## [What the task requires]
Reproduce, exactly and in full, only the lines below from the one containing "obj.parent = empty" through the one containing "obj.data.transform(world)".

## [Raw data]
** BEGIN **
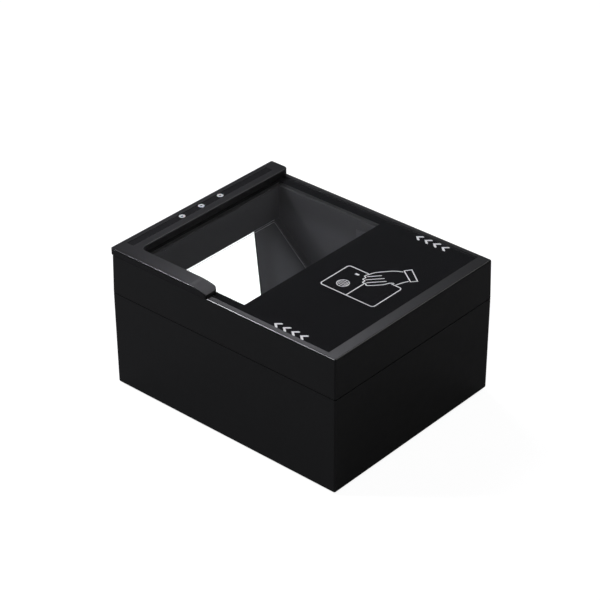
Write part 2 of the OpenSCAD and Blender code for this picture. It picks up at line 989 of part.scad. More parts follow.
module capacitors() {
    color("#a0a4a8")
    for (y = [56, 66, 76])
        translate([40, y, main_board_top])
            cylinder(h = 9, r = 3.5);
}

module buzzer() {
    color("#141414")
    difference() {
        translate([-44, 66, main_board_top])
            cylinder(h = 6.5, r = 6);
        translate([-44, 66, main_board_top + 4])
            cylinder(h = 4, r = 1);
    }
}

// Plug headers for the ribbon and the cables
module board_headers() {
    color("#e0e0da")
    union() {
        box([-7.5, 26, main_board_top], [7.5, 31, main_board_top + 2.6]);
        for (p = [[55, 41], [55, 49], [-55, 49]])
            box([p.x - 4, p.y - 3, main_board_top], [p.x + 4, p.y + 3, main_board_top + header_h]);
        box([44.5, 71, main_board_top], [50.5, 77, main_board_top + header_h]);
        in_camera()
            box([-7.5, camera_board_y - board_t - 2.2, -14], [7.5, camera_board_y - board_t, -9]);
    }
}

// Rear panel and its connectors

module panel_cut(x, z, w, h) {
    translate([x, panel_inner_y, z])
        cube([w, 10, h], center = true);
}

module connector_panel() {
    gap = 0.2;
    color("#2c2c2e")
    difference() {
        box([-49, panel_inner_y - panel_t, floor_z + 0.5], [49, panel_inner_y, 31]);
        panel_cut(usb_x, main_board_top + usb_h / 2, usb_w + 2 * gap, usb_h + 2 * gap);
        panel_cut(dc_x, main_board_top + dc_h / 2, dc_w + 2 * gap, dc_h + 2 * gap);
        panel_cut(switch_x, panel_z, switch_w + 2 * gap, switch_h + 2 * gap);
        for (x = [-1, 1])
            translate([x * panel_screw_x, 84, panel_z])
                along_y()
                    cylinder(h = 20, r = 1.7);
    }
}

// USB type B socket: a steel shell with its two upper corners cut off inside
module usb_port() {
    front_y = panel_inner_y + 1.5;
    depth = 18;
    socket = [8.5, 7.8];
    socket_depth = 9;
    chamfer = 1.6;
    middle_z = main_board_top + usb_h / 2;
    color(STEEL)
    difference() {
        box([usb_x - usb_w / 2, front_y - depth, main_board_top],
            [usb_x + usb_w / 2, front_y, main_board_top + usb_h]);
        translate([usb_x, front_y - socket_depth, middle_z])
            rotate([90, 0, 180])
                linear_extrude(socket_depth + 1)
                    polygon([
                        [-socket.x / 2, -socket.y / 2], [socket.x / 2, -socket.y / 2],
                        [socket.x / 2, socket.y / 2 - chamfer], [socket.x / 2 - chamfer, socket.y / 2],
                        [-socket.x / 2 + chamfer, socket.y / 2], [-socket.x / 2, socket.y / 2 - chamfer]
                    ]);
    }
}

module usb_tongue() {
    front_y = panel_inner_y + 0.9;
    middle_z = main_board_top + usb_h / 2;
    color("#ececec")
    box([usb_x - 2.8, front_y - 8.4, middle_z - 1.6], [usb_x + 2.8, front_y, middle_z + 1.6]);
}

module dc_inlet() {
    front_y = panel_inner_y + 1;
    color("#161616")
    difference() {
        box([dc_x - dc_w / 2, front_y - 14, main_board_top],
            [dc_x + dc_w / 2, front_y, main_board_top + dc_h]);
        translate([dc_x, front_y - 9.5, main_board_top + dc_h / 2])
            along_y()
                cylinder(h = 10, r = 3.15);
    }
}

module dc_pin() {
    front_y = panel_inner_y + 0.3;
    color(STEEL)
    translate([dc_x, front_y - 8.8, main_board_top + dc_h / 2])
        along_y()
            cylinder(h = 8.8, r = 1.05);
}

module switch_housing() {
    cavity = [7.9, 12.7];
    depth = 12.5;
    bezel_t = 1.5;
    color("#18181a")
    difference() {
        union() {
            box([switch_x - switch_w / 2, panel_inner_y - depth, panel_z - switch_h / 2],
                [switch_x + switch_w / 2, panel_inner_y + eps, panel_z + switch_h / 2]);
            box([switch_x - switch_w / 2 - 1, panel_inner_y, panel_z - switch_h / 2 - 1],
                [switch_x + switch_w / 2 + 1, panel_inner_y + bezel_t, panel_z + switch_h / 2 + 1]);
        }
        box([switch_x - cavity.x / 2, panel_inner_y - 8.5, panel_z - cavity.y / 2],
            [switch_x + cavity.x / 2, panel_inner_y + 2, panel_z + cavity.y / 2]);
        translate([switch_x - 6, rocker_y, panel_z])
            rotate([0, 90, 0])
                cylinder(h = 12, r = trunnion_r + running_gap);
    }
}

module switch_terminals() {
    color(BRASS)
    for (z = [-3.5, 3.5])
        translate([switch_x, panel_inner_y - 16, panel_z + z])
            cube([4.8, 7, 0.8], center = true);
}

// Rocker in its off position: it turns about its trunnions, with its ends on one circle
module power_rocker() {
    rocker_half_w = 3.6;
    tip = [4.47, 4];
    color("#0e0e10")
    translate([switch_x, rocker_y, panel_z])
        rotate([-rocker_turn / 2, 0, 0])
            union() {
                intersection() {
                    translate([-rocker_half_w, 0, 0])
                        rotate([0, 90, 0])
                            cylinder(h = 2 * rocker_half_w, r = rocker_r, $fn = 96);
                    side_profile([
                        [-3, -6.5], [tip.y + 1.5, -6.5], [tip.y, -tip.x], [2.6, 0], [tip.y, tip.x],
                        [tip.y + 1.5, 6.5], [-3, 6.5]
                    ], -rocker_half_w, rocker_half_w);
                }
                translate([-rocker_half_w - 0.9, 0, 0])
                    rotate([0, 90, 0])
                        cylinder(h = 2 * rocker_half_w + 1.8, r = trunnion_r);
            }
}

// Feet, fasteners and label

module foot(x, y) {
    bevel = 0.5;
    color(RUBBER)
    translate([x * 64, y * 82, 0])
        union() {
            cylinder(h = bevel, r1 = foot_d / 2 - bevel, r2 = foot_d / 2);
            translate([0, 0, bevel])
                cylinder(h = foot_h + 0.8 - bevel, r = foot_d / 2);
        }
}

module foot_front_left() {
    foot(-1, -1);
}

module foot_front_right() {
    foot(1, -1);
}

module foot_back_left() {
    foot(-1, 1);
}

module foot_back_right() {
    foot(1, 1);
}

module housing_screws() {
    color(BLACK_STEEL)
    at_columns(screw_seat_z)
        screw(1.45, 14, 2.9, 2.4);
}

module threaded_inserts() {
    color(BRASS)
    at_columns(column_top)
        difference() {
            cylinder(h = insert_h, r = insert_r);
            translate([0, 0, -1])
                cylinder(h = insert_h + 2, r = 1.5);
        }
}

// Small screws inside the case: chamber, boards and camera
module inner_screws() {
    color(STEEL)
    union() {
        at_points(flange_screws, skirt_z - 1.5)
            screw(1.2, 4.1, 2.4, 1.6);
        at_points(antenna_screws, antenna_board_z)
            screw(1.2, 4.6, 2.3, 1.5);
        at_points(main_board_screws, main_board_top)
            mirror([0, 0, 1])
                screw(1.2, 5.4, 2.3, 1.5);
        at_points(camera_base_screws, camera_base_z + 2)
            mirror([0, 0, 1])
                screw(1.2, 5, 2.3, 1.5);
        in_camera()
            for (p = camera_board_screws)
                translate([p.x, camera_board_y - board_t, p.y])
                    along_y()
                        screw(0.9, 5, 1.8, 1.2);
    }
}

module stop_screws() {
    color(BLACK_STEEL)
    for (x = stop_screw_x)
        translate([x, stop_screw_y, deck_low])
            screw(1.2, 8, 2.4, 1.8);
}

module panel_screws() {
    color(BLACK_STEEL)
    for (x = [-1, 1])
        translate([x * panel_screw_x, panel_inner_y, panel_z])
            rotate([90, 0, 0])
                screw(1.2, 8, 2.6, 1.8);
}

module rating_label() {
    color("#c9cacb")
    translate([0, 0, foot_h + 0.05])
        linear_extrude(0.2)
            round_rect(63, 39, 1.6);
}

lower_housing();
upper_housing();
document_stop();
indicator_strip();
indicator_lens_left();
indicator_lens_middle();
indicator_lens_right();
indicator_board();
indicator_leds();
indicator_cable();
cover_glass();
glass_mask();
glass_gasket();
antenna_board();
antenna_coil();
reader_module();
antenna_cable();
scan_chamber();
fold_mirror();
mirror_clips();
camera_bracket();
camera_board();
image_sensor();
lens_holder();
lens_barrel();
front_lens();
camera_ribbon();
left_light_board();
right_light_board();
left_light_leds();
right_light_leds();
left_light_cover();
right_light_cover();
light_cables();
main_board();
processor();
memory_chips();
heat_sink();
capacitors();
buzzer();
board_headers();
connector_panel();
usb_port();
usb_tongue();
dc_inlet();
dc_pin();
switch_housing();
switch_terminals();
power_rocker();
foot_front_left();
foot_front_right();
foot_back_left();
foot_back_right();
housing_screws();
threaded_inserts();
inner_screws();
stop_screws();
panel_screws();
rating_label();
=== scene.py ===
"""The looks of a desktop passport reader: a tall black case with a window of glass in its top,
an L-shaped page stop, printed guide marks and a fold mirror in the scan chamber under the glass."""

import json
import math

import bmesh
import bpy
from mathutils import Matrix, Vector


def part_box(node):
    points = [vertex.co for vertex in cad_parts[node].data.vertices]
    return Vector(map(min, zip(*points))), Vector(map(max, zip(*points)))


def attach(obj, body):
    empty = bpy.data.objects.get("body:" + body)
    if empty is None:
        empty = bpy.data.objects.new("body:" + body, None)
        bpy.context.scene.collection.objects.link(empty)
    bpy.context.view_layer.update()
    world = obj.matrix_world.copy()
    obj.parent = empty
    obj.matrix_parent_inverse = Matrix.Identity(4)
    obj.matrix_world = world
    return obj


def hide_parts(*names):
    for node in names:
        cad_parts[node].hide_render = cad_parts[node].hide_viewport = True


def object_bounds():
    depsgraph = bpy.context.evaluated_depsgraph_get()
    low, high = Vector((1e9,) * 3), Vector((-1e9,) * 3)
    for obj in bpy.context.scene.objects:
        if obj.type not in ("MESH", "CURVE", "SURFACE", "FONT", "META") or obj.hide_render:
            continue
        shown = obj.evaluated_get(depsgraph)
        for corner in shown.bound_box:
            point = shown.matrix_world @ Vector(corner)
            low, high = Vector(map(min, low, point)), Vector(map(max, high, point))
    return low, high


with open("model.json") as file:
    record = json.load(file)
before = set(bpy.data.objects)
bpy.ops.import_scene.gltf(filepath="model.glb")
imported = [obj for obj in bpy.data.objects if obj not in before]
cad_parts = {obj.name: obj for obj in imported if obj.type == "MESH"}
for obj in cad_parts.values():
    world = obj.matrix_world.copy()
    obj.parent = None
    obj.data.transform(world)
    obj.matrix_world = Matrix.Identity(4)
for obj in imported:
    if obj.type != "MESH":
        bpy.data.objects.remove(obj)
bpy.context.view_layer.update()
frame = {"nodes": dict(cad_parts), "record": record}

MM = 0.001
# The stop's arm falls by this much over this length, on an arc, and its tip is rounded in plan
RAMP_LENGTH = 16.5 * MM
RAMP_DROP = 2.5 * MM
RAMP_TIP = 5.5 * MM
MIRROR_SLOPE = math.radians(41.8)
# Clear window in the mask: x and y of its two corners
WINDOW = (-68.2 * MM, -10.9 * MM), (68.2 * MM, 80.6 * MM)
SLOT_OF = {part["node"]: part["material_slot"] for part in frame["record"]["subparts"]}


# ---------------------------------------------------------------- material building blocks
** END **
## [Task output]
    obj.parent = empty
    obj.matrix_parent_inverse = Matrix.Identity(4)
    obj.matrix_world = world
    return obj


def hide_parts(*names):
    for node in names:
        cad_parts[node].hide_render = cad_parts[node].hide_viewport = True


def object_bounds():
    depsgraph = bpy.context.evaluated_depsgraph_get()
    low, high = Vector((1e9,) * 3), Vector((-1e9,) * 3)
    for obj in bpy.context.scene.objects:
        if obj.type not in ("MESH", "CURVE", "SURFACE", "FONT", "META") or obj.hide_render:
            continue
        shown = obj.evaluated_get(depsgraph)
        for corner in shown.bound_box:
            point = shown.matrix_world @ Vector(corner)
            low, high = Vector(map(min, low, point)), Vector(map(max, high, point))
    return low, high


with open("model.json") as file:
    record = json.load(file)
before = set(bpy.data.objects)
bpy.ops.import_scene.gltf(filepath="model.glb")
imported = [obj for obj in bpy.data.objects if obj not in before]
cad_parts = {obj.name: obj for obj in imported if obj.type == "MESH"}
for obj in cad_parts.values():
    world = obj.matrix_world.copy()
    obj.parent = None
    obj.data.transform(world)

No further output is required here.